I’m not very interested in pop culture myself, but if Beyoncé wants to identify as a feminist, and if Chimamanda Ngozi Adichie, the world-renowned Nigerian novelist, gives a TED Talk called “We Should All Be Feminists” and Beyoncé samples it, isn’t that a good thing? We don’t want to be like the cashier at Barnes & Noble who looked down his nose at me as he rang up my copy of Game of Thrones, because I’d found out about the books through the TV series, and he’d been reading George R.R. Martin for years.

But even if you dismiss pop feminism, it’s not the same as so-called “liberal feminism,” which is often depicted as “empowerment”—not liberation—for privileged ladies only. Glass ceilings, glass cliffs, leaning in: This is the feminism, we’re told, that offers nothing to the mass of American women, most of whom are mothers struggling to get by on pink-collar and lower-level white-collar jobs. There’s some truth to that, too: A lot of women are in crisis and can’t be expected to cheer when a female executive gets a promotion at Apple. Women do need sweeping change throughout society. But does the “liberal feminist” agenda offer nothing to the nonelite? Its docket includes pregnancy- and job-discrimination cases up and down the income scale, from academia to UPS—to say nothing of reproductive rights, no-co-pay birth control, violence against women, equal access to sports programs in school, LGBTQ rights, and many other issues that matter to all women. In recent years, those pesky liberal feminists have actually made significant progress in policies that benefit women economically. In 2016, New York became the fifth state to pass a paid-family-leave law, and it will also raise the minimum wage for all workers to $12.50 in 2021. New York City Mayor Bill de Blasio has instituted paid sick days as well as universal pre-K and a $15-an-hour minimum wage for city workers. President Obama mandated paid family leave for federal employees; Democratic women in Congress have proposed a federal paid-leave law and the abolition of the Hyde Amendment restricting abortion funding. Hillary Clinton’s platform was a cornucopia of proposals aimed at low- and middle-income women, from higher wages for day-care workers—currently outrageously underpaid—to free community college. Even supervillain Sheryl Sandberg understands that women need more than pluck and ambition: At Facebook, she’s instituted a $15 wage for contractors, a minimum of 15 paid days off, and a $4,000 new-child bonus for both parents; she’s also called for federal paid parental leave.

“We need to have a united-front approach,” said Ellen Bravo, co-director of Family Values @ Work, which advocates for paid sick leave and family leave, when I reached her in Milwaukee by phone.

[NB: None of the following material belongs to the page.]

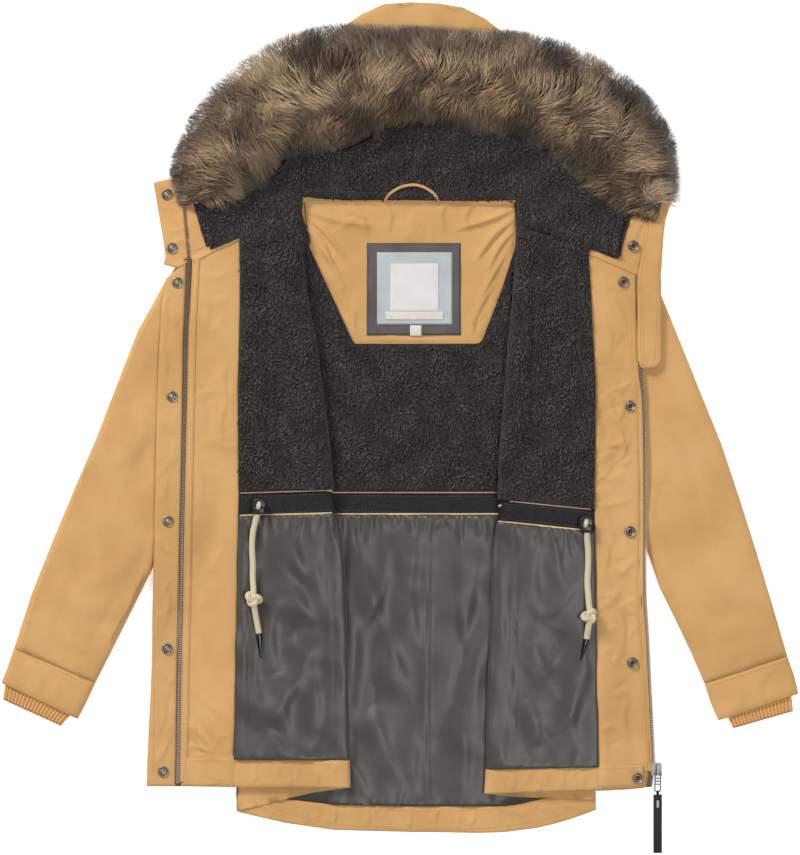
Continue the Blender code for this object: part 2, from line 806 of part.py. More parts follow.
def slab(name, x_range, y_range, z_range, finish):
    """A thin plate with square sides."""
    bpy.ops.mesh.primitive_cube_add(size=1)
    piece = bpy.context.object
    sizes = [high - low for low, high in (x_range, y_range, z_range)]
    middle = [(high + low) / 2 for low, high in (x_range, y_range, z_range)]
    move = Matrix.Translation(Vector(middle) * MM) @ Matrix.Diagonal([size * MM for size in sizes] + [1])
    piece.data.transform(move)
    for collection in list(piece.users_collection):
        collection.objects.unlink(piece)
    COAT.objects.link(piece)
    piece.name = piece.data.name = name
    piece.data.materials.append(finish)
    return piece


def build_label():
    on_yoke = SHELL + GAP + YOKE + GAP
    slab("label_frame", (-43, 79), (120, 240), (on_yoke, on_yoke + 1.2), LABEL)
    on_frame = on_yoke + 1.2 + GAP
    slab("label_panel", (-30, 68), (134, 228), (on_frame, on_frame + 0.8), PALE_LABEL)
    slab("size_tag", (13, 28), (119, 133), (on_frame, on_frame + 0.8), PALE_LABEL)


def tube(name, places, radii, finish, sides=3, closed=False):
    """A round cord or wire along a line of points, with filled ends."""
    data = bpy.data.curves.new(name, "CURVE")
    data.dimensions = "3D"
    data.bevel_depth = MM
    data.bevel_resolution = sides
    data.use_fill_caps = not closed
    spline = data.splines.new("POLY")
    spline.points.add(len(places) - 1)
    for point, place, radius in zip(spline.points, places, radii):
        point.co = (*(Vector(place) * MM), 1)
        point.radius = radius
    spline.use_cyclic_u = closed
    return add(name, data, finish)


def build_loop():
    """Rolled strap for a hook, from the yoke out over the hood's fleece and back."""
    strap = 2.3
    low = SHELL + GAP + YOKE + GAP + strap
    high = SHELL + GAP + FLEECE + 2 * GAP + strap + 0.2
    places = [
        (-17, 284, low), (-17, 289, low), (-17, 294, high), (-16, 301, high), (-11, 308, high),
        (-1, 313, high), (14, 315, high), (29, 313, high), (41, 308, high), (47, 301, high),
        (48, 294, high), (48, 289, low), (48, 284, low),
    ]
    tube("hanger_loop", places, [strap] * len(places), CAMEL, sides=2)


# ---- snaps

STUD = [(0, 2.0), (2.6, 2.4), (4.4, 1.4), (5.6, 2.0), (SNAP_R, 0.9), (SNAP_R, 0), (0, 0)]
SOCKET = [(0, 0.7), (2.2, 0.7), (2.7, 2.4), (5.2, 2.2), (SNAP_R, 0.9), (SNAP_R, 0), (0, 0)]


def snap(name, profile, place, lean):
    """A press fastener turned about its own axis and set square on the cloth."""
    mesh = bpy.data.meshes.new(name)
    points = [(out * MM, 0, up * MM) for out, up in profile]
    mesh.from_pydata(points, [(number, number + 1) for number in range(len(points) - 1)], [])
    piece = add(name, mesh, SNAP_METAL)
    turned = piece.modifiers.new("turned", "SCREW")
    turned.steps = turned.render_steps = 12
    turned.use_merge_vertices = True
    turned.merge_threshold = 0.00001
    piece.location = Vector(place) * MM
    piece.rotation_euler = Vector((0, 0, 1)).rotation_difference(Vector(lean)).to_euler()
    return piece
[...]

Bravo’s roots in the labor movement go back decades—she co-founded the Milwaukee chapter of 9to5, the National Association of Working Women, and was its national director until 2004. “We need a grassroots movement led by the people most affected, but when a powerful woman implements a policy that’s good for workers and families, we should welcome it.”

There’s a lot of room between celebrating Ivanka’s little pink dresses and excluding everyone who doesn’t call for communism this afternoon. In recent years, feminism has actually become broader and deeper: Reproductive justice, which centers low-income women of color, is replacing choice as the framework for reproductive rights, to choose just one example. The Women’s March found room for a broad array of women, from Muslim women to trans women to women of all races, holding signs for Black Lives Matter. It wasn’t feel-good feminism—but it did feel good.